Three days before Off-Broadway's De La Guarda reaches its third anniversary, the aerial, physical and fantastical show will add a new segment that's being advertised as "Higher, Louder, Wetter."
According to a production spokesperson, the six-minute bit will end the evening and be "a very new, high-flying segment" with "new music, new lights, new thrills for the audience." The rest of the show will remain as is, with no sequences deleted to make room for the addition.
De La Guarda turns three years old at the Daryl Roth Theatre June 16. The performance piece, created in Argentina, started previews June 11, 1998, and, more than 1,200 performances later, remains a draw for hip downtown crowds who don't mind being lifted into the air, splashed with water and being generally made part of the overall spectacle.
The show has certainly meant beginner's luck for its home, Off-Broadway being the first and still-only production to be done there. Producer Roth announced her plans to convert the landmarked American Savings Bank at 20 Union Square East into a 499-seat, Off-Broadway theatre in fall 1997. But she halted construction when she was approached by the producers of De La Guarda, who were searching for a space wherein the unique show could unfold. The empty, spacious bank seemed just right.

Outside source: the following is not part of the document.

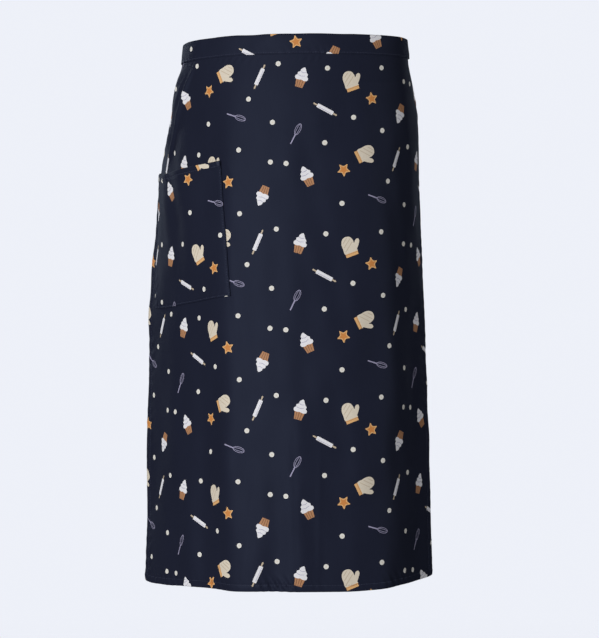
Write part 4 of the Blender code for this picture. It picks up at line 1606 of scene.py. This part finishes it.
def make_world():
    """A pale background for the camera, and a weak even light for everything else."""
    world = bpy.data.worlds.new("studio")
    bpy.context.scene.world = world
    world.use_nodes = True
    tree = world.node_tree
    seen = tree.nodes["Background"]
    seen.inputs["Color"].default_value = BACKDROP
    seen.inputs["Strength"].default_value = 1.0
    lit = tree.nodes.new("ShaderNodeBackground")
    lit.inputs["Color"].default_value = BACKDROP
    lit.inputs["Strength"].default_value = WORLD_FILL
    chooser = tree.nodes.new("ShaderNodeMixShader")
    path = tree.nodes.new("ShaderNodeLightPath")
    tree.links.new(path.outputs["Is Camera Ray"], chooser.inputs[0])
    tree.links.new(lit.outputs[0], chooser.inputs[1])
    tree.links.new(seen.outputs[0], chooser.inputs[2])
    tree.links.new(chooser.outputs[0], tree.nodes["World Output"].inputs["Surface"])


make_floor()
make_world()

# %% [markdown]
# The main light is one big soft box in front, to the left of the camera. Two cool ones
# behind the apron, one on each side, draw a thin light edge along the cloth, and a weak
# one on the right keeps that side from going black. Each is a square area light, because
# a wide source gives the soft shading that shows low folds.

# %% Light
SKYLIGHT = (0.74, 0.85, 1.0)


def soft_box(name, turn_deg, height, distance, size, power, colour=(1.0, 1.0, 1.0)):
    """A square area light that looks at the middle of the apron."""
    data = bpy.data.lights.new(name, "AREA")
    data.color = colour
    data.shape = "SQUARE"
    data.size = size
    data.energy = power
    lamp = bpy.data.objects.new(name, data)
    bpy.context.scene.collection.objects.link(lamp)
    turn = math.radians(turn_deg)
    lamp.location = (math.sin(turn) * distance, -math.cos(turn) * distance, CAMERA_HEIGHT + height)
    middle = Vector((0.0, 0.0, CAMERA_HEIGHT))
    lamp.rotation_euler = (lamp.location - middle).to_track_quat("Z", "Y").to_euler()
    lamp.visible_camera = False


bpy.context.scene.view_settings.view_transform = "Standard"
soft_box("key", -20.0, 0.25, 3.4, 0.9, 102.0)
soft_box("left_edge", -134.0, 0.80, 2.6, 0.8, 24.0, SKYLIGHT)
soft_box("right_edge", 165.0, 0.60, 2.6, 0.8, 8.0, SKYLIGHT)
soft_box("right_fill", 80.0, 0.20, 2.6, 1.2, 16.0)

Roth said at the time that the theatre is currently little more than a large, open area, measuring 50 by 100 feet, bordered by large windows, and with a marble floor underfoot. There are no fixed seats, but that's no problem. The audience for Guarda is required to stand while they watch the performers lower themselves down by rope and cable. Performances take place entirely in the air. There is music, but no words. Roth described the piece's nature as being along the lines of the Cirque du Soleil, Stomp, and Blue Man Group. Up to 499 people can attend the show each night. Meanwhile, the venue also boasts a 99-eat space "Little Theatre." Producer Roth most recently produced Jane Anderson's Defying Gravity at The American Place Theatre. Her other credits include How I Learned to Drive, Old Wicked Songs, and Three Tall Women.
De La Guarda can now be added to the growing group of popular shows that have added or changed sequences during their runs. Fosse, which just announced a Sept. 1 closing date, has occasionally tailored its musical numbers to suit such guest performers as Ben Vereen; a few months ago, Les Miserables shaved 15 minutes off its running time to save union costs and tighten up the show; and Blue Man Group has tinkered with its format (as well as creating a new show for its Las Vegas mounting.